Тем, кто не жил тогда, наверно, трудно представить то особое чувство (чувство вообще нельзя ни представить, ни вообразить, его надо пережить хоть один раз), когда по нервам вдруг пробежит тянущий, вибрирующий страх, словно тебя уже втягивает в черную воронку, а что с тобой будет, когда ты окажешься в воронке? Противное, унизительное чувство. Парализующее чувство, если ты к нему еще не привык. А я не привык. Сухое серое лицо - профиль следователя, палача смотрело на меня, испепеляя мелюзгу холодным презрением человека, все понимающего, к человеку, ни черта не понимающему. Не соображающему даже, что ему грозит.
Но я кое-что понял. И я завилял:
- Да, наверно...
- Не наверно! - загрохотало в начальственно-пыточном гневе. - Не наверно, а в действительности вы совершили не проступок, а, если переводить на язык военных уставов, преступление!
О-ох куда повернул! Мне в голову не пришло, что ни в каких уставах не написано ничего на этот счет. Ну понятно, что не положено. Этак я еще генеральский мундир на себя напялю. А тут Вышинский. Тут сам Сталин! И я залепетал что-то жалкое: да, не понимал, совершил ошибку, правда, это было давно...
- Что значит давно, когда выясняется, что до сих пор не понимаете значения своего проступка! - заревел Симаков. Эк, идиот, опять я не то сказал!

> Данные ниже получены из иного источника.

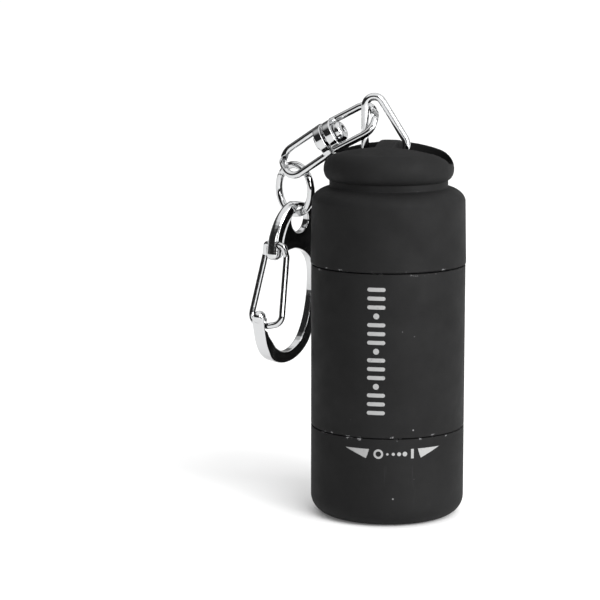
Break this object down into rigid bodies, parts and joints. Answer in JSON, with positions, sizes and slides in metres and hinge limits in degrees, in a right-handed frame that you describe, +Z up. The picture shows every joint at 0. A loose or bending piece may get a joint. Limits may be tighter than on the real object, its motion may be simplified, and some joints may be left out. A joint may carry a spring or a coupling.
{
  "type": "keychain flashlight",
  "caption": "Small rubber-coated torch with a twist head and pull-off tail cap over a charging plug, on a wire bail, swivel, ring and snap clasp.",
  "frame": {"origin": "on the torch's axis, in the plane of the head's rim that it stands on, 0.3 mm below the lens's flat front", "axes": "+Z runs up the torch from the lens to the tail cap; X is the axis that the bail swings about in the tail cap's pocket, with the clasp chain on the -X side; -Y is the printed front"},
  "size_m": [0.0284, 0.02, 0.0544],
  "materials": {
    "rubber_coat": "matte black soft-touch coat with fine dust and faint scuffs",
    "chrome_wire": "polished nickel-chrome plate",
    "lens_clear": "clear moulded lens",
    "reflector_mirror": "vacuum-metallised bowl",
    "seal_rubber": "satin black seal rubber",
    "board_green": "solder-masked circuit board",
    "black_plastic": "moulded black plastic with a fine grain",
    "white_plastic": "moulded white plastic",
    "phosphor": "yellow LED phosphor under a clear dome",
    "nickel": "nickel-plated steel",
    "gold_contact": "gold-plated contact",
    "cell_foil": "heat-sealed foil pouch",
    "plug_steel": "bright nickel-plated plug shell"
  },
  "bodies": {
    "barrel": {"barrel_shell": "rubber_coat", "head_seal_ring": "seal_rubber", "contact_plate": "board_green", "carrier_front": "black_plastic", "carrier_rear": "black_plastic", "tail_bulkhead": "black_plastic", "battery_cell": "cell_foil", "battery_tab_positive": "nickel", "battery_tab_negative": "nickel", "control_board": "board_green", "charge_chip": "black_plastic", "board_inductor": "nickel", "charge_indicator": "white_plastic", "usb_shell": "plug_steel", "usb_tongue": "white_plastic", "usb_contact_1": "gold_contact", "usb_contact_2": "gold_contact", "usb_contact_3": "gold_contact", "usb_contact_4": "gold_contact"},
    "head": {"head_shell": "rubber_coat", "lens": "lens_clear", "lens_seal": "seal_rubber", "reflector": "reflector_mirror", "led_emitter": "phosphor", "led_board": "board_green", "contact_spring": "nickel"},
    "tail_cap": {"tail_cap": "rubber_coat", "tail_seal_ring": "seal_rubber"},
    "bail": {"bail": "chrome_wire"},
    "link_upper": {"swivel_link_upper": "chrome_wire", "swivel_rivet": "chrome_wire"},
    "link_lower": {"swivel_link_lower": "chrome_wire"},
    "ring": {"jump_ring": "chrome_wire"},
    "clasp": {"clasp_body": "chrome_wire"},
    "gate": {"clasp_gate": "chrome_wire"}
  },
  "joints": [
    {"name": "head_twist", "type": "hinge", "parent": "barrel", "child": "head", "pos_m": [0, 0, 0.01], "axis": [0, 0, 1], "range_deg": [0, 90]},
    {"name": "cap_pull", "type": "slide", "parent": "barrel", "child": "tail_cap", "axis": [0, 0, 1], "range_m": [0, 0.016]},
    {"name": "bail_swing", "type": "hinge", "parent": "tail_cap", "child": "bail", "pos_m": [0.0001, 0, 0.0458], "axis": [1, 0, 0], "range_deg": [0, 35]},
    {"name": "link_swing", "type": "hinge", "parent": "bail", "child": "link_upper", "pos_m": [-0.00321, 0, 0.05047], "axis": [0.1736, 0.9848, 0], "range_deg": [0, 25]},
    {"name": "swivel_spin", "type": "hinge", "parent": "link_upper", "child": "link_lower", "pos_m": [-0.00795, 0.00126, 0.0485], "axis": [-0.8571, 0.1511, -0.4924], "range_deg": [0, 90]},
    {"name": "ring_swing", "type": "hinge", "parent": "link_lower", "child": "ring", "pos_m": [-0.01381, 0.00229, 0.04479], "axis": [0, 1, 0], "range_deg": [0, 60]},
    {"name": "clasp_swing", "type": "hinge", "parent": "ring", "child": "clasp", "pos_m": [-0.01253, 0.00356, 0.03871], "axis": [0.829, -0.5592, 0], "range_deg": [-60, 15]},
    {"name": "gate_open", "type": "hinge", "parent": "clasp", "child": "gate", "pos_m": [-0.01489, 0.00006, 0.03455], "axis": [0.829, -0.5592, 0], "range_deg": [0, 30], "stiffness_Nm_per_rad": 0.002}
  ]
}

Я понимал, что копают не под меня, а под Павлова, именно его Симаков и кто-то выше Симакова хотели снять с поста редактора. Это я чувствовал. Я отлично понимал, что Павлова можно снять, коли на него будет "материал". И всего лишь не дотепывал, что, собирая "материал" на Павлова, неизбежно заводят "материал" и на меня.

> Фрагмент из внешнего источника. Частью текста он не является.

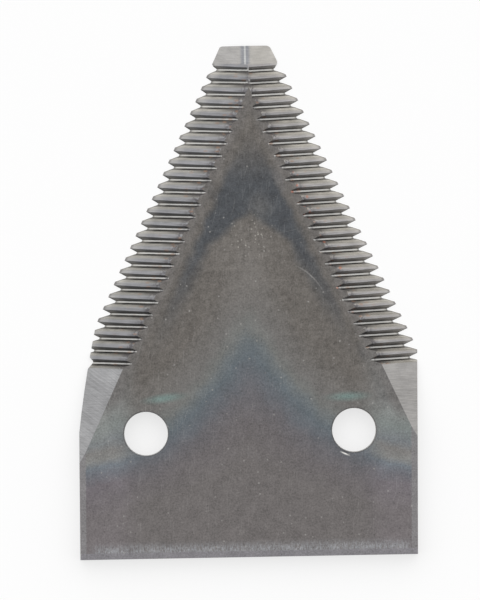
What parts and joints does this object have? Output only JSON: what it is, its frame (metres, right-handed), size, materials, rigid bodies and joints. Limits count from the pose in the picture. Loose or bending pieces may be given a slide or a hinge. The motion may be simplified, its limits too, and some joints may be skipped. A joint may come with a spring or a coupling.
{
  "type": "knife section",
  "caption": "Flat triangular steel mower knife section with serrated bevelled cutting edges, a blunt nose and a rectangular base with a bolt hole at each side.",
  "frame": {"origin": "on the flat back face, midway between the two bolt holes", "axes": "+X from the left bolt hole to the right one, +Y towards the nose, +Z out of the top face that carries the bevels and grooves"},
  "size_m": [0.0819, 0.1229, 0.004],
  "materials": {
    "blade_steel": "hardened plate steel with dull heat-tinted faces and lighter ground bevels"
  },
  "bodies": {
    "root": {"knife_section": "blade_steel"}
  },
  "joints": []
}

Какой, я узнал потом, спустя несколько лет. Нет, не в майорском кителе было дело, кителем меня, дурачка, пугали, дело заводилось посерьезнее, настоящее "дело". Но и ничего не зная и не очень-то понимая, куда все клонится, я ощущал грозные, пугающие толчки почвы под собой. В сталинские годы, а может, еще и раньше их, в людях вырабатывалось что-то похожее на звериный и птичий инстинкт, когда еще до землетрясения или наводнения живое, неразумное вдруг покидает свои гнезда и обиталища и устремляется от надвигающейся беды. Вступает в силу неизвестное и не имеющее названия предчувствие. Озираясь умом, я понимал, что мне что-то грозит и надо что-то делать.

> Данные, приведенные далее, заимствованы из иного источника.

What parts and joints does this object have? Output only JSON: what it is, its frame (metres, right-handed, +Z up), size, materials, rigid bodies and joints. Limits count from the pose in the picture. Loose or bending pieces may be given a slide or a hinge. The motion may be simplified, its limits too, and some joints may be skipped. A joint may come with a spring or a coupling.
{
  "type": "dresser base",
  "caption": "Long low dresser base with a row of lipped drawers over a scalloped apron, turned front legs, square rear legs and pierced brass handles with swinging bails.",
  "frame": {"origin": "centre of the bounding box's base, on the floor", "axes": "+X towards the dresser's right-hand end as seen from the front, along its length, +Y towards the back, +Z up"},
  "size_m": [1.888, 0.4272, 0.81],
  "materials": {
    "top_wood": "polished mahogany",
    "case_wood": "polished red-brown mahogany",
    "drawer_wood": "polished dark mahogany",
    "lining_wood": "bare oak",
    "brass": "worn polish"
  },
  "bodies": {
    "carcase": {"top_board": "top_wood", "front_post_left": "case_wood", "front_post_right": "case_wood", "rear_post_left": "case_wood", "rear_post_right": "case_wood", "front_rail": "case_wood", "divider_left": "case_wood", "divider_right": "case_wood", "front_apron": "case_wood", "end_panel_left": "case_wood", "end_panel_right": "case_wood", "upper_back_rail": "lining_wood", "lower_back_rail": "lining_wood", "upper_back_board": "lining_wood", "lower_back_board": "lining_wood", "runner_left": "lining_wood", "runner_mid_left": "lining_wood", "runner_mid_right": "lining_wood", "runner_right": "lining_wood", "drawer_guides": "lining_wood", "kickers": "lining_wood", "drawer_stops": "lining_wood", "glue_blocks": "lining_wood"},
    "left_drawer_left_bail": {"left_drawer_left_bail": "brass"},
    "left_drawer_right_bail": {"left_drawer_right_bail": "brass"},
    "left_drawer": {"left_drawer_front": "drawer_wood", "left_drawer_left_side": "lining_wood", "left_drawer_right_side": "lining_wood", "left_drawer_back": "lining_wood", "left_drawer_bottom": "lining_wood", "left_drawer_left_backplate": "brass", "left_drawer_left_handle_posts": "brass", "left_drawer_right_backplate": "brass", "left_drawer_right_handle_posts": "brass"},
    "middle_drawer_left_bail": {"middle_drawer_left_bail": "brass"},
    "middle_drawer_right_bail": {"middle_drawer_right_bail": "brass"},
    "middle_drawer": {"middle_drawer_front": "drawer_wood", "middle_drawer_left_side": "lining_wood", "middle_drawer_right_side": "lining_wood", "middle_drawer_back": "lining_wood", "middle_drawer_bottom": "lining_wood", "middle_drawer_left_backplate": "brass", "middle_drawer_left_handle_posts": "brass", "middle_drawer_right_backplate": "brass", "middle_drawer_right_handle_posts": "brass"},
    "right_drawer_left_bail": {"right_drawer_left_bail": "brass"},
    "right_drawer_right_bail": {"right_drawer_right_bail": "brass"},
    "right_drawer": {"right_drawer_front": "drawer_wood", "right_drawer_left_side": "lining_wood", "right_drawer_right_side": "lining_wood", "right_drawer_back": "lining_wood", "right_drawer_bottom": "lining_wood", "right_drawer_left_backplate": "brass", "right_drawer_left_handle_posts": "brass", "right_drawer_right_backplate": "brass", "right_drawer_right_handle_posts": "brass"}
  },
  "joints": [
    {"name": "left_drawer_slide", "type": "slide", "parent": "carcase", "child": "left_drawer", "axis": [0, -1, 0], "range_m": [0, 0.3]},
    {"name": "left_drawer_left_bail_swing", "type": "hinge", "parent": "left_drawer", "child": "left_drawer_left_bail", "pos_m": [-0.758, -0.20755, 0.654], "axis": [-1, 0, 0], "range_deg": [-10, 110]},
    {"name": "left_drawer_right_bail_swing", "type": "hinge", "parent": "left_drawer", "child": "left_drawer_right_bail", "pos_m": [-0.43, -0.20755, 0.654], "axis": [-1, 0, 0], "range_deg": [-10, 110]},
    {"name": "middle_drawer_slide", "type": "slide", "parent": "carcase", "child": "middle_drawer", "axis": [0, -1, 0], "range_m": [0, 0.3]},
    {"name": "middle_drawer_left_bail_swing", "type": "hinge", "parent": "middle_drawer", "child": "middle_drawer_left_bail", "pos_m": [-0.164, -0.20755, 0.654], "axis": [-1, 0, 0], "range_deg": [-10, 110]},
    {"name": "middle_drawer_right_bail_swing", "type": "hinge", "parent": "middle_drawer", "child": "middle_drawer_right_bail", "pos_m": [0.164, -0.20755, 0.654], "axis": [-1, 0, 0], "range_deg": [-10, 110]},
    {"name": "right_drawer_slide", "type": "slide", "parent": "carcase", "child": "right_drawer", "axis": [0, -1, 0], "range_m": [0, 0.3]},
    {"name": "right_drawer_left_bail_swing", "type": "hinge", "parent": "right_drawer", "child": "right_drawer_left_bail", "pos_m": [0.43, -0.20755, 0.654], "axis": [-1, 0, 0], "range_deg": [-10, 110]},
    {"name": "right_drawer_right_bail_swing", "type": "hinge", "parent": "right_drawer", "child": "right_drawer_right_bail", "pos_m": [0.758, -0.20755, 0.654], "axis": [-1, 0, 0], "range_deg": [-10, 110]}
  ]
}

Я принял самое простое решение, какое принимает грызун, заяц, лиса, медведь: надо бежать, вот-вот на меня хлынет вода, и я захлебнусь в ней.
И опять самое простое - демобилизоваться.
Но я уже прослужил в армии чуть не десять лет. Заводить снова разговор об аспирантуре? Глупо. Переходить в гражданскую газету? Поди найди предлог для этого. Надо смываться по болезни. Так, как я уже пробовал в сорок шестом, только тогда не прошло, а может, теперь выскочу. Сразу же были включены два сердечных спазма, после одного из них я лежал в Лефортове в госпитале. Мало, но все же кое-что. Теща-психиатр открыла мне другую тропинку, и вот я сначала в больнице Кащенко, знаменитой Канатчиковой даче. Ехали туда долго на трамвае, над голыми сучьями больничного сада разносился весенний вороний грай. Что-то там у Кащенко у меня обнаружили, вернули в Лефортовский госпиталь, там за мной щелкнул ключ двери пятнадцатого психиатрического отделения, я перепугался, а вдруг найдут кое-что в самом деле и не выпустят; кричи, что не сумасшедший. Но меня внимательно осмотрели и обнаружили психастению. Я сообразил, что выпустят: не шизофрения, а психастения, как-никак звучит. Не очень, конечно, но не лишний добавок. А тут еще давняя щитовидка, от которой учащенное сердцебиение и другие неприятности.
Набралось негусто... Но опять же инстинктом я чувствовал, что выпустят, если я буду ускользать в этом направлении, медицинском. Не нужен был я им. Мешал. Откроют дверь - и беги. Беги, заяц, и не оглядывайся!